Id. at 932 (footnotes and citations omitted).

. The panel majority cites McCann v. Coughlin, 698 F.2d 112 (2d Cir.1983), for the proposition that “Wolffs applicability to proceedings involving penalties of up to one week of keeplock was far from clearly established at the time Jermo-sen’s hearing was held.” Opinion at 551. I believe this to be a misinterpretation of McCann.
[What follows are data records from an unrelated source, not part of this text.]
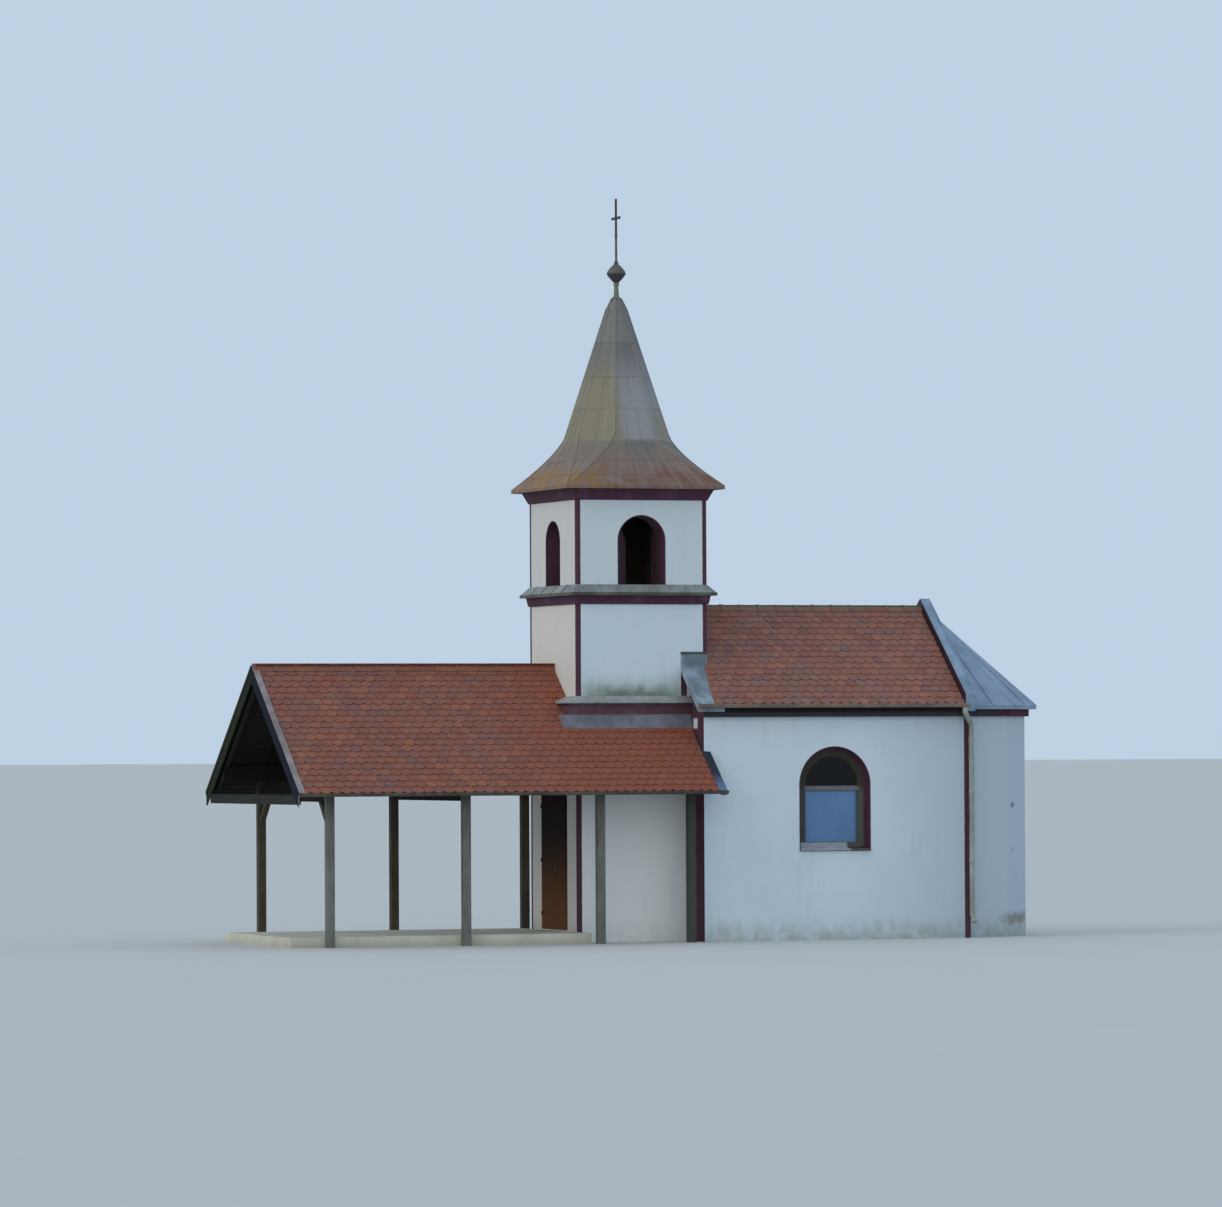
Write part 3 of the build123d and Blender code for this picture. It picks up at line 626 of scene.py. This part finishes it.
class Builder:
    """Collects closed solids into one mesh; each solid has its own random tint."""

    def __init__(self):
        self.points = []
        self.faces = []
        self.tints = []

    def solid(self, rings, loop=False):
        """A closed solid through rings of equally many points; loop joins its ends."""
        base = len(self.points)
        count = len(rings[0])
        for ring in rings:
            self.points.extend(ring)
        for level in range(len(rings) if loop else len(rings) - 1):
            low = base + level * count
            high = base + (level + 1) % len(rings) * count
            for k in range(count):
                after = (k + 1) % count
                self.faces.append((low + k, low + after, high + after, high + k))
        if not loop:
            for start in (base, len(self.points) - count):
                self.faces.append(tuple(range(start, start + count)))
        self.tints.extend([draw.random()] * (count * len(rings)))

    def sweep(self, outline, place, stations):
        """A solid through an outline at each station, set by place(station, across, up)."""
        self.solid([[place(station, across, up) for across, up in outline] for station in stations])

    def block(self, low, high):
        """A square-cornered piece between two corners."""
        corners = rectangle(low[0], low[1], high[0], high[1])
        self.sweep(corners, lambda z, x, y: Vector((x, y, z)), (low[2], high[2]))

    def tube(self, path, radius, count=8, loop=False, guide=None):
        """A round bar along a path, with one radius or one for each point."""
        radii = radius if isinstance(radius, list) else [radius] * len(path)
        last = len(path) - 1
        rings = []
        for k, point in enumerate(path):
            before, after = (k - 1, (k + 1) % len(path)) if loop else (max(k - 1, 0), min(k + 1, last))
            along = (path[after] - path[before]).normalized()
            aside = guide or Vector((0, 0, 1) if abs(along.z) < 0.9 else (1, 0, 0))
            first = along.cross(aside).normalized()
            second = along.cross(first)
            rings.append([point + (first * cos(a) + second * sin(a)) * radii[k] for a in turns(count)])
        self.solid(rings, loop)

    def make(self, name, material, body="root", smooth=None, bevel=None):
        """Turn what was collected into one piece that rides on a body."""
        mesh = bpy.data.meshes.new(name)
        mesh.from_pydata([tuple(p) for p in self.points], [], self.faces)
        shell = bmesh.new()
        shell.from_mesh(mesh)
        bmesh.ops.recalc_face_normals(shell, faces=shell.faces)
        shell.to_mesh(mesh)
        shell.free()
        tints = mesh.attributes.new("tint", "FLOAT", "POINT")
        tints.data.foreach_set("value", self.tints)
        mesh.materials.append(material)
        if smooth is not None:
            mesh.shade_smooth()
            mesh.set_sharp_from_angle(angle=radians(smooth))
        piece = show(name, mesh)
        if bevel is not None:
            round_edges(piece, bevel)
        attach(piece, body)
        return piece


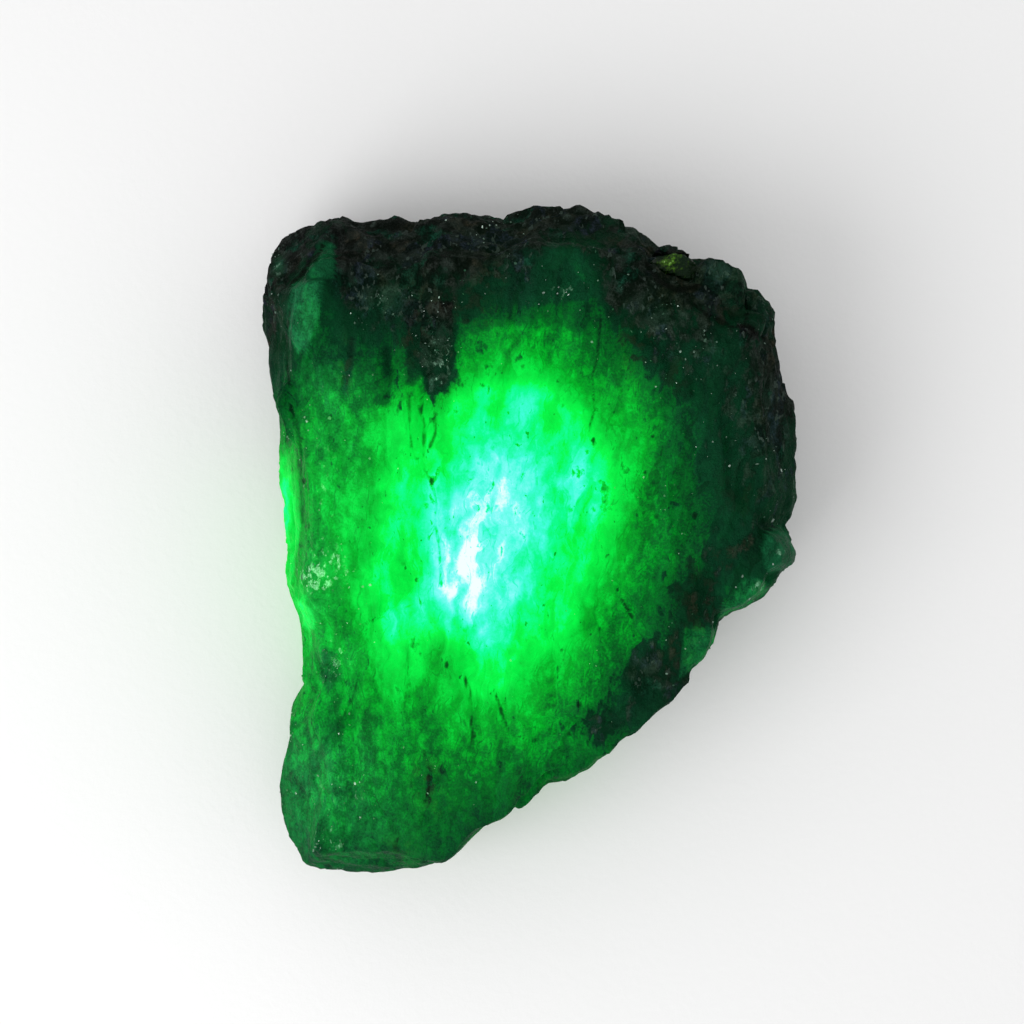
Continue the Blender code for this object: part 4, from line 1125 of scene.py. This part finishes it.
def emerald_material(settings):
    """Clouded beryl with its rind: colour, roughness, light and bump all follow the fibres."""
    material, tree, shader = new_material("Rough emerald")
    fibres = use_group(tree, shared_group("Beryl fibres", fibre_group))
    rind = {"Cover": painted(tree, "rind_cover"), "Rind": (*settings.rind_colour, 1)}
    rind.update({name: fibres[name] for name in RIND_GRAIN})
    rind = use_group(tree, shared_group("Mica rind", rind_group), rind)
    ragged = weighed(tree, -0.30, (fibres["Fibre"], 0.3), (fibres["Sugar"], 0.3))
    vein = spread(tree, maths(tree, "ADD", painted(tree, "vein"), ragged), 0.26, 0.98)
    glow = {"Light": painted(tree, "lamp_light"), "Shade": rind["Shade"], "Vein": vein}
    glow.update({name: fibres[name] for name in LIGHT_GRAIN})
    glow = use_group(tree, shared_group("Light through beryl", lamp_group), glow)
    # Painted glow: the lamp's light through the stone and its bare light under the slanting edge, given as
    # emission.
    put(tree, shader["Emission Color"], mixed(tree, painted(tree, "leak"), glow["Color"], LEAK_COLOUR))
    shader["Emission Strength"].default_value = settings.lamp_strength

    colour = mixed(tree, fibres["Plate"], (*settings.beryl_deep, 1), (*settings.beryl_light, 1))
    colour = mixed(tree, rind["Mask"], colour, rind["Color"])
    uneven = weighed(tree, 0.1, (fibres["Cloud"], 0.45), (fibres["Sugar"], 0.65), (fibres["Grit"], 0.3))
    haze = times(tree, painted(tree, "haze"), uneven, clamp=True)
    colour = mixed(tree, haze, colour, (*settings.haze_colour, 1))
    rust = spread(tree, fibres["Sugar"], 0.25, 0.75)
    rust = times(tree, times(tree, painted(tree, "rust"), rust), 0.7, clamp=True)
    colour = mixed(tree, rust, colour, (*settings.rust_colour, 1))
    lumps = spread(tree, fibres["Sugar"], 0.25, 0.95)
    lumps = weighed(tree, 0.10, (lumps, 0.75), (fibres["Crumb"], 0.95))
    sugar = spread(tree, times(tree, painted(tree, "sugar"), lumps), 0.20, 0.95)
    sugar = times(tree, sugar, spread(tree, fibres["Grit"], 0.0, 1.0, 0.45, 1.0))
    sugar = times(tree, sugar, weighed(tree, 1.0, (rind["Mask"], -0.65)))
    colour = mixed(tree, sugar, colour, (*settings.sugar_colour, 1))
    colour = mixed(tree, times(tree, vein, 0.85), colour, CRACK_COLOUR)
    put(tree, shader["Base Color"], colour)
    rough = spread(tree, fibres["Sugar"], 0.0, 1.0, 0.45, 0.70)
    put(tree, shader["Roughness"], weighed(tree, rough, (rind["Mask"], 0.15)))
    shader["Specular IOR Level"].default_value = 0.02
    shader["IOR"].default_value = 1.58

    height = (fibres["Crumb"], 0.35), (fibres["Grit"], 0.22), (painted(tree, "vein"), -0.5)
    put(tree, shader["Normal"], bumped(tree, weighed(tree, fibres["Sugar"], *height), 0.9))
    return material


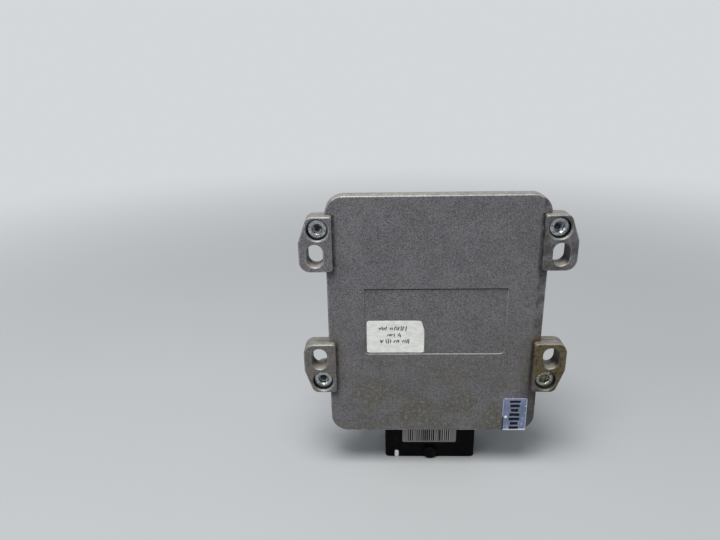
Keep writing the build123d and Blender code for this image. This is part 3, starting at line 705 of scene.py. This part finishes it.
# Contact pins
# Three rows of square brass wire, tinned. The pins are pressed through the plug housing's web
# and bent over to the board.
tin, tree, shader = new_finish("tinned_brass", 0.3, 1.0)
dull = rise(tree, blotches(tree, 0.0015, 4.0, stretch=(1.0, 1.0, 3.0)), 0.4, 0.7)
two_tone(tree, shader, dull, (0.66, 0.64, 0.58), (0.44, 0.40, 0.30))
feed(tree, shader.inputs["Roughness"], rise(tree, dull, 0.0, 1.0, 0.22, 0.45))
repaint("connector_pins", tin)

# Circuit board
# Glass laminate under green lacquer. Copper tracks show through it as lighter green lines,
# which run up and down in some areas and across in the others.
lacquer, tree, shader = new_finish("green_lacquer", 0.3)
x, _, z = parts_of(tree, place_on(tree))
upright_zone = rise(tree, blotches(tree, 0.018, 0.0, 0.5, (0.5, 1.0, 1.6)), 0.48, 0.52)
upright_tracks = all_of(tree, rise(tree, wave(tree, x, 0.0024), 0.1, 0.35), upright_zone)
level_zone = rise(tree, upright_zone, 1.0, 0.0)
level_tracks = all_of(tree, rise(tree, wave(tree, z, 0.0021), 0.2, 0.45), level_zone)
copper = reckon(tree, "MAXIMUM", upright_tracks, level_tracks)
two_tone(tree, shader, copper, (0.010, 0.075, 0.030), (0.028, 0.14, 0.055))
relief(tree, shader, copper, 0.00004, 0.6)
repaint("circuit_board", lacquer)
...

McCann concerned an incident that took place in 1979, prior to our decision in Powell, when the state fourteen-day limit on keeplock still applied. Although the Fishkill Correctional Center Adjustment Committee made a practice of limiting the imposition of keeplock in a Special Housing Unit to seven days, the Committee would impose successive seven-day sentences. McCann, 698 F.2d at 121. Accordingly, we held that such a practice "place[d] the Committee's action squarely within our decision in McKin-non.” Id. On this basis, we affirmed the district court’s denial of qualified immunity to prison officials. Id. at 125. Although the panel majority reads significance into McCann's absence of references to Powell (and the applicability of Wolff to the new seven-day keeplock maximum), such references would have been inappropriate, given the date of the McCann incident.
The panel majority’s reasoning also rests on a footnote in Sher v. Coughlin, 739 F.2d 77, 81 n. 2 (2d Cir.1984), stating that Wolff procedures apply "when the possible sanctions are of a gravity that includes restrictive confinement for up to fourteen days. See McCann v. Coughlin, supra, 698 F.2d at 121.” Id. As the citation within the quote indicates, in the Sher footnote we were merely reporting the holding in McCann. Furthermore, because the incident that provided the basis of the Sher suit occurred early in 1980, our holding in Powell would not have been relevant to the decision.